A young Tibetan monk practicing the Tsugring handwriting style, Photograph courtesy of Shannon O'Donnell.

Once the Tsugring script style is mastered, then the student moves onto the next script style of Tsugtung, (a shorter form of Tsugring) accomplishing each style respectfully; until the more quick/swift Khyug script styles are achieved, only then may a student be inclined to learn to write the Uchen style.


Corresponding script styles of the first five letters 
with the four vowel signs of the Tibetan alphabet


Here below is the first part of the Alphabet in the Tsugring script is shown with the construction lines as a guide for neat handwriting and to give the correct letter proportion.

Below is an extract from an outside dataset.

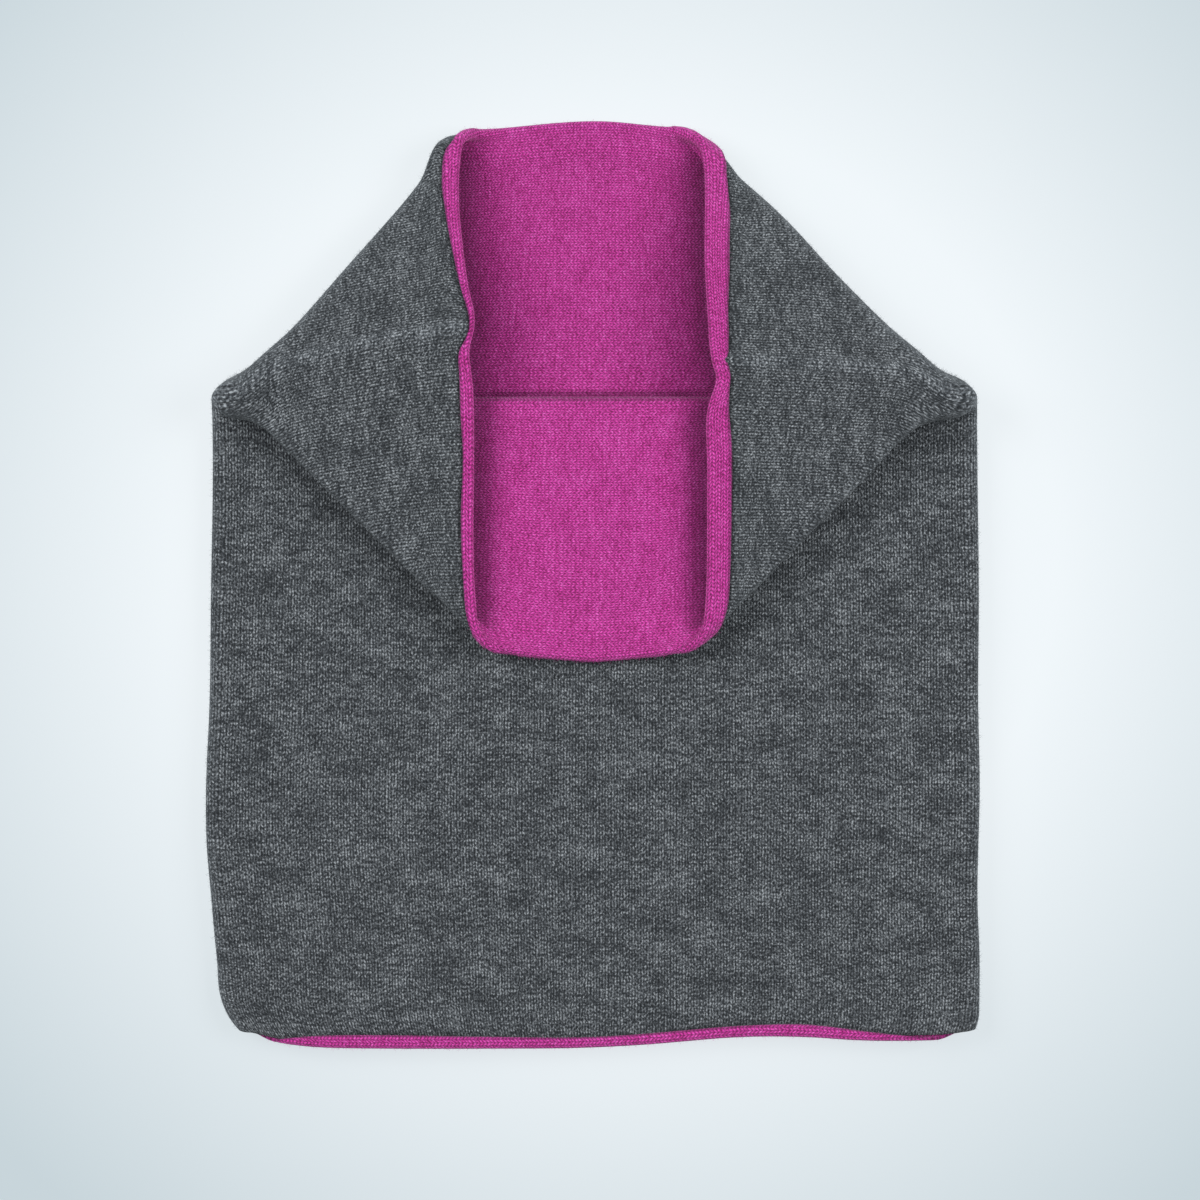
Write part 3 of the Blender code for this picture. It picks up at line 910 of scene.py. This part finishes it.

The correct proportion of the Tsugring letters is determined by the thickness of the pen nib, 
this measures as 'one' unit, the main body of the letters is made up of two parts of 4 units, 
totaling 8, the long tails of the letters is a further 11 units.

ཚུགས་ཐུང་།
Tsugtung is similar to Tsugring in style, the main difference is that the letter height is overall shorted.






ཚུག་མ་འཁྱུག།
Tsugmakhyug is a sub script style that sits between Tsugtung and Khyug. It has a less formal appearance, with a more rounded letterform and shorter vowel signs.




དཔེ་ཚུགས།

The next script style is Petsug ,often used for the publication of books, as this script style has a distinctive short angular style with short vowel signs, this means that the lines of text can be placed closer together. It was commonly used in the Kham Province of East Tibet, which lends it another name Khamyig, meaning ‘writing of Kham’. 




འབྲུ་ཚ།
Drutsa is the most cursive of the Tibetan script styles, because of this it is used generally for artistic calligraphy. Perhaps more feminine in appearances, the rounded forms of the letters can be exaggerated and flourished to fit all shapes and orientations.






འཁྱུག་བྲིས
Khyug is known as the quick writing style, used for swiftness needed for normal handwriting. Its cursive form with vowel signs that stand up freely yet joined up to the main body of text, means that a separation of a different colour is not easily possible.